With his discussion of entropic crisis in the protagonist of Don DeLillo's Mao II, Slethaug misses the opportunity begin an interrogation of what may well be the most important issue for any critic who wishes to employ dynamical systems theory: namely, does an individual constitute a system? If "A River Runs Through It" establishes a carefully drawn analogy between an individual and a turbulent natural system, Slethaug more often approaches characters as if they themselves were systems. Any use of chaos theory (as opposed to metachaotics) that centers on the actions of a fictional protagonist -- responding affirmatively to this question -- contradicts the caveat of Nobel Prize-winning chemist Ilya Prigogine, both a key theorist and a popular writer of chaos, that an individual is not a system. This important question is obscured as Slethaug repeatedly elides two distinct critical approaches, chaos theory and metachaotics.
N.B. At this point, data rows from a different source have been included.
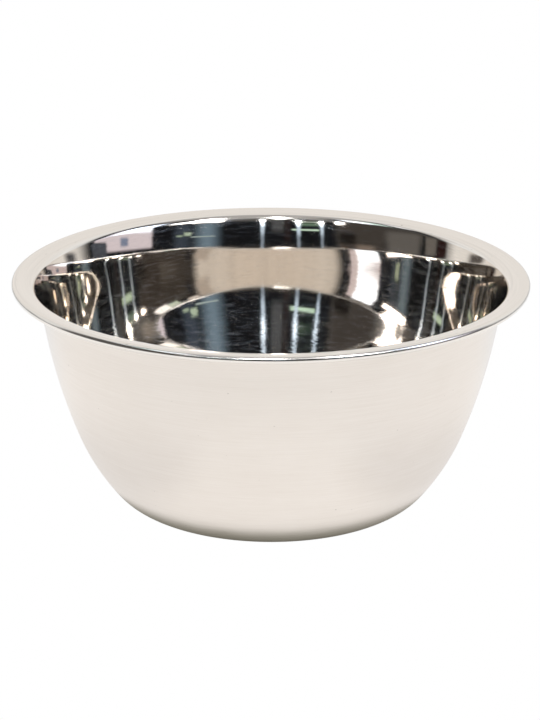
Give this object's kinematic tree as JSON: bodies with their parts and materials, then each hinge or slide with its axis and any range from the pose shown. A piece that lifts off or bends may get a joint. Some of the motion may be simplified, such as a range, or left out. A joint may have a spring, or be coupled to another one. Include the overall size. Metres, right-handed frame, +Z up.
{
  "type": "mixing bowl",
  "caption": "Round stainless steel mixing bowl with a flat base, a bellied tapering wall, and a wide rising flange that ends in a curled edge, for holding and mixing ingredients.",
  "frame": {"origin": "centre of the base's underside, on the bowl's axis, where it rests", "axes": "+Z up along the bowl's axis of revolution, out of the mouth; X and Y are equal because the bowl is round"},
  "size_m": [0.264, 0.264, 0.1193],
  "materials": {
    "stainless_steel": "mirror-polished inside and on the rim, satin with fine turning lines outside"
  },
  "bodies": {
    "root": {"bowl_shell": "stainless_steel"}
  },
  "joints": []
}
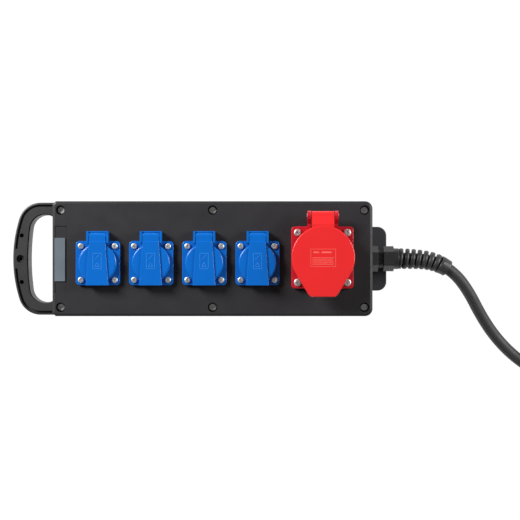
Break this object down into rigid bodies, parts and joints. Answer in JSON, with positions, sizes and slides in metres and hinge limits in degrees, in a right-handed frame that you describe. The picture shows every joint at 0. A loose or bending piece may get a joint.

Moving back and forth between them is problematic in other ways as well, especially when it leads to the confusion of theoretical vocabularies. It is sometimes not clear just which concepts fall under the rubric of chaos theory (really an aggregate of loosely related theories). The term "complementarity," the basis for Slethaug's discussion of the dual protagonists in Robert Stone's Outerbridge Reach, is a case in point. Chaos theorists do discuss systems that exist in multiple states, but typically in terms of bifurcation theory, an area Slethaug does not examine in any detail. Even in his conclusion Slethaug fails to distinguish between chaos theory and metachaotics. With Barth his sole example of novelists consciously using chaos theory, Slethaug's claim that its most widespread application in fiction is the "conscious articulation of facts and ideas drawn from chaos theory" rings false.

It is truly unfortunate that the only two works by minority writers in this study have been selected as examples of the pessimistic anti-life stance that Slethaug associates with recursive form. While disorder becomes life-enhancing in many of the novels under consideration, order and repetition are anathema, sometimes literally death. Slethaug invents critical vocabulary to describe narrative structures based on repetitions of various kinds. If the term "recursion of lack" characterizes the narrative structure of Michael Dorris' Yellow Raft in Blue Water, it might equally well describe the more familiar narrative structure of The Sound and the Fury. When Slethaug addresses himself to the self-similar recursion characteristic of strange attractors, he can offer but one example -- John Barth's example of the frame tale as fractal -- that takes us beyond the traditional notions of macrocosm and microcosm, terms Slethaug himself uses. That these terms are so closely tied the conception of a determined, ordered universe would seem to foreclose the very discussion that chaos theory has complicated.